BEGIN Materials provided

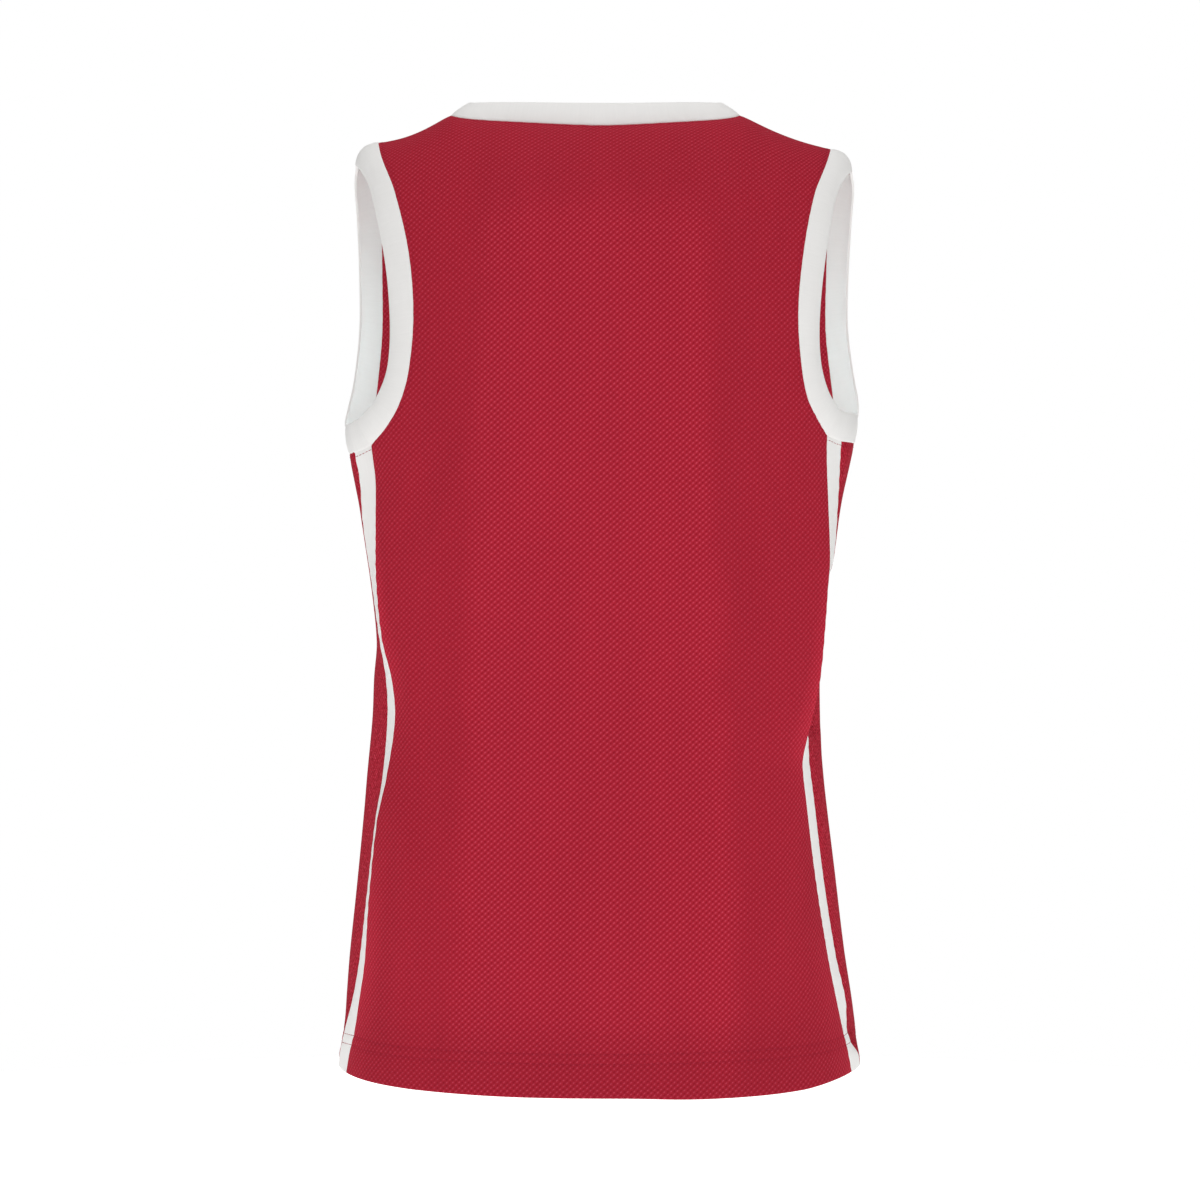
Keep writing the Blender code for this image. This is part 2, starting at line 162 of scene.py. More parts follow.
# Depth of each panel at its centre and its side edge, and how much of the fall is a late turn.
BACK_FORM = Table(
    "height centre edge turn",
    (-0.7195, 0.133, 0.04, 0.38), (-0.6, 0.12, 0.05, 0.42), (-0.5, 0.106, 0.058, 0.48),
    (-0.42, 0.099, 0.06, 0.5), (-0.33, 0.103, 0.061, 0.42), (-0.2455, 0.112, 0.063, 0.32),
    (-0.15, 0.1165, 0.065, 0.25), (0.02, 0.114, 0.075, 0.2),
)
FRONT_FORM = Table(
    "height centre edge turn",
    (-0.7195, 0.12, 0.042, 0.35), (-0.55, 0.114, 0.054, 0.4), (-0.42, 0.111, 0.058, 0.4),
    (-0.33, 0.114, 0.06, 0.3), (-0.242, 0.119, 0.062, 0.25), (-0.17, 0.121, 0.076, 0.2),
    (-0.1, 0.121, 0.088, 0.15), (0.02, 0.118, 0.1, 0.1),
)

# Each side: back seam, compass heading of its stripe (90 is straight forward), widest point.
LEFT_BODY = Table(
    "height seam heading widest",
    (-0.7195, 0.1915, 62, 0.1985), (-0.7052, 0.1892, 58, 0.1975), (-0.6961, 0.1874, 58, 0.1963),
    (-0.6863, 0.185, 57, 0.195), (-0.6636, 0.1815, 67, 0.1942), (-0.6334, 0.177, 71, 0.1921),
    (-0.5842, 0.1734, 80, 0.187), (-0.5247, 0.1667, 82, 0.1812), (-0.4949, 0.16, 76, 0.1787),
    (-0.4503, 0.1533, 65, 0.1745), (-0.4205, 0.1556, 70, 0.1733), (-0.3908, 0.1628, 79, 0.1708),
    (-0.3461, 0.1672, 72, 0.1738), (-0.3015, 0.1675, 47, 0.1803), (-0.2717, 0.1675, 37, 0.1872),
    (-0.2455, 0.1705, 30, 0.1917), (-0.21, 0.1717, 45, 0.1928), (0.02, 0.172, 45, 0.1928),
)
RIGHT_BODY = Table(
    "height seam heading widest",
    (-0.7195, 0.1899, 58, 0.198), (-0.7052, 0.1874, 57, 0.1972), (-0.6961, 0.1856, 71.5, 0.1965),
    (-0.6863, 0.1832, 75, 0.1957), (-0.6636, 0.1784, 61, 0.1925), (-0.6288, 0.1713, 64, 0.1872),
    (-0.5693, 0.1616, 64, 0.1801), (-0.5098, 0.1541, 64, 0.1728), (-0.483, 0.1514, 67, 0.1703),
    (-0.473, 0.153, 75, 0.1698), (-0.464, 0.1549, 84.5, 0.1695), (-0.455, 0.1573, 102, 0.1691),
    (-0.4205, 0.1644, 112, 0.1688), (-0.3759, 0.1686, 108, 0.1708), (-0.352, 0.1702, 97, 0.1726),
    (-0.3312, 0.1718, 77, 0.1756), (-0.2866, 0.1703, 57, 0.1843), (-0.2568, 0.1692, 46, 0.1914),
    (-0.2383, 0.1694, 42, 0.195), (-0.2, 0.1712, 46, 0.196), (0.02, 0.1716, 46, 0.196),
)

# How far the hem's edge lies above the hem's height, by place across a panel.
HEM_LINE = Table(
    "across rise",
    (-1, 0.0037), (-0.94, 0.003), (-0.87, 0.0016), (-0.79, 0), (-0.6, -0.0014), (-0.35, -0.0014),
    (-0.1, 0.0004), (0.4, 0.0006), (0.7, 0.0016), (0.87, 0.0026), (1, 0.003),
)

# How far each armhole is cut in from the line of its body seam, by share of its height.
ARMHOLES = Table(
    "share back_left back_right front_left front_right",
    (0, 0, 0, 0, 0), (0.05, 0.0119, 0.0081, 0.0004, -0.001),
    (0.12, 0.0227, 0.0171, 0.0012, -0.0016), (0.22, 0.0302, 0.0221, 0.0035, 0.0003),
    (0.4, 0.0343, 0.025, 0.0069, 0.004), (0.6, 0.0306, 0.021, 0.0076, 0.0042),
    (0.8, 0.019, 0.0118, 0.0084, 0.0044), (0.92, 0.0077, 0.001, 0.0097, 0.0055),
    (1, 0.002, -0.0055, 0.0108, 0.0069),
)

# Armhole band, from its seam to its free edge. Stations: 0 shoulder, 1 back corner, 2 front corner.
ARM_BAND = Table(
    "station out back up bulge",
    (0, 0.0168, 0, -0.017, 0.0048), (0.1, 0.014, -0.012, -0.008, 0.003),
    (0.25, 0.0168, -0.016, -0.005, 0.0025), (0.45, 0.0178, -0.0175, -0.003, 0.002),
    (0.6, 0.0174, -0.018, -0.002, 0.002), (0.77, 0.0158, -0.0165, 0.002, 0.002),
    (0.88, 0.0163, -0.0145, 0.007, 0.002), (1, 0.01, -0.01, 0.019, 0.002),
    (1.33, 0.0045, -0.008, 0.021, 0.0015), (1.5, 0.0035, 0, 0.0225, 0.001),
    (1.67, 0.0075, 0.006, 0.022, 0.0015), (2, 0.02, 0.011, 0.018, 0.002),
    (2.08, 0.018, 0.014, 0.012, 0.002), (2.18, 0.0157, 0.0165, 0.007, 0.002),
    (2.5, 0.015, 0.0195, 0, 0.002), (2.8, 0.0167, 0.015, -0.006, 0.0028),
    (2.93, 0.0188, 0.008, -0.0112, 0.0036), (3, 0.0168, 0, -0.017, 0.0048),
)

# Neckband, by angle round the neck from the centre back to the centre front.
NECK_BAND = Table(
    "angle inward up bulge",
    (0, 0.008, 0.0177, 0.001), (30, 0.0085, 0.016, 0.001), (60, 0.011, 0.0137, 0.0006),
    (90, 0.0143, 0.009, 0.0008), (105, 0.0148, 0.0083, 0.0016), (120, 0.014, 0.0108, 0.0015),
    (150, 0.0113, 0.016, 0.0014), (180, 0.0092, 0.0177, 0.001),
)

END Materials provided
BEGIN Materials provided

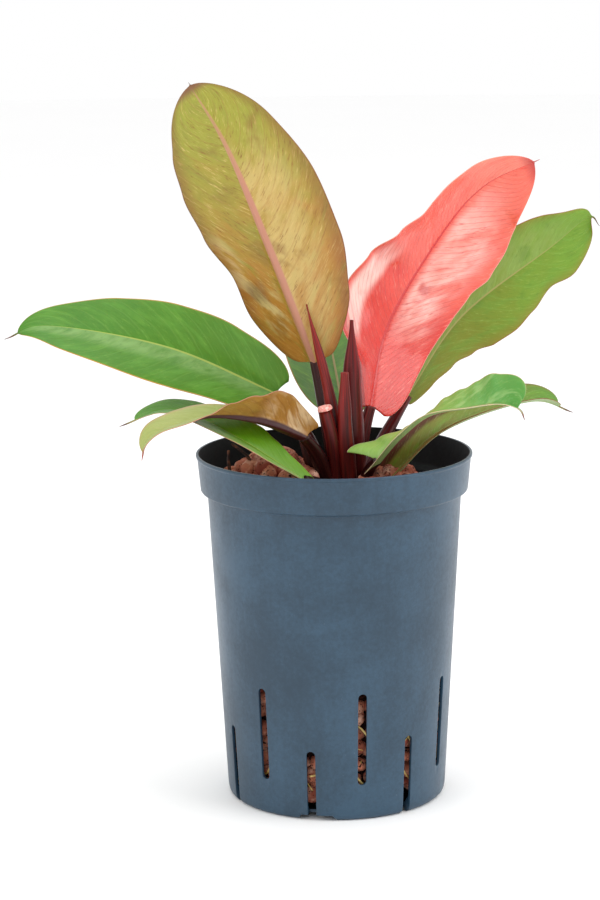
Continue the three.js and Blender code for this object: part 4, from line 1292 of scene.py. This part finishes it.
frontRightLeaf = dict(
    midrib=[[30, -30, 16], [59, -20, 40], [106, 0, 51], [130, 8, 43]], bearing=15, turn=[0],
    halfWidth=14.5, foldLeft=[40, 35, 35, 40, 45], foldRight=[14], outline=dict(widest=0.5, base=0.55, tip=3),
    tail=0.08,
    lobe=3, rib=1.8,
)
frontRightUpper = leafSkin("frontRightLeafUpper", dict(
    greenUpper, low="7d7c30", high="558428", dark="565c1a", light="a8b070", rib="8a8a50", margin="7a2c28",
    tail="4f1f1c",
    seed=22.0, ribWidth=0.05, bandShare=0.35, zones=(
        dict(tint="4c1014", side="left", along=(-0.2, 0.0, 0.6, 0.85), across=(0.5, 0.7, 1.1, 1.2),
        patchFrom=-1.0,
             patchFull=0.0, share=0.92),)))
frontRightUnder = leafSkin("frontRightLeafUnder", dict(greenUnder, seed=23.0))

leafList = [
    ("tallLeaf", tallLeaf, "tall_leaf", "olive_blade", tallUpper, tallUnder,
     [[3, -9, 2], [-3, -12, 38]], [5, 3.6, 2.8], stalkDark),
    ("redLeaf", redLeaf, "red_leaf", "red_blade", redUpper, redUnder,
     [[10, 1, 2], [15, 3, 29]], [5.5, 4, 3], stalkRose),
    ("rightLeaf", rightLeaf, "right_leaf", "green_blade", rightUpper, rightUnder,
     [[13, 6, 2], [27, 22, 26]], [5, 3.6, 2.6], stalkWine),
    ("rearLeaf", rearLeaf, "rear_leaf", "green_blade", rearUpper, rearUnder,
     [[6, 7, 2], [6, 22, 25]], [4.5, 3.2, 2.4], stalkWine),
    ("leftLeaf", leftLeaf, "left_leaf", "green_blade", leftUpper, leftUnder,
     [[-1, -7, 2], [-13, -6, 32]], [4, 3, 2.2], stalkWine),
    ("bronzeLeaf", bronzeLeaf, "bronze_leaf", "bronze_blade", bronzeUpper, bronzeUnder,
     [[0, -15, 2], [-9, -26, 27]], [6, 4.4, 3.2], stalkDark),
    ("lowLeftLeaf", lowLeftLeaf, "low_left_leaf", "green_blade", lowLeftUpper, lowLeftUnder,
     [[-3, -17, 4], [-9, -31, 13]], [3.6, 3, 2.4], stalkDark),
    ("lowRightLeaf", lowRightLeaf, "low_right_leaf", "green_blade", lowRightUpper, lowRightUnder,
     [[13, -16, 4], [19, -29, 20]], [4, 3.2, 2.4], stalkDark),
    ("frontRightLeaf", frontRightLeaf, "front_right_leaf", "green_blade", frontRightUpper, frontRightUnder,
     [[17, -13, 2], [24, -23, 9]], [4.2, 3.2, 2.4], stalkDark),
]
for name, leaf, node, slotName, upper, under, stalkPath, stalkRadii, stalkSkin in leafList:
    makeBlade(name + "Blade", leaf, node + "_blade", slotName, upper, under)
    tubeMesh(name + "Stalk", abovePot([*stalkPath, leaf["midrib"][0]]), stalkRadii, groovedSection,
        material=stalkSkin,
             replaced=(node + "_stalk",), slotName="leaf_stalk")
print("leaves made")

END Materials provided

Gather and return every line that holds the string "Blender".

▶ **Result**:
Keep writing the Blender code for this image. This is part 2, starting at line 162 of scene.py. More parts follow.
Continue the three.js and Blender code for this object: part 4, from line 1292 of scene.py. This part finishes it.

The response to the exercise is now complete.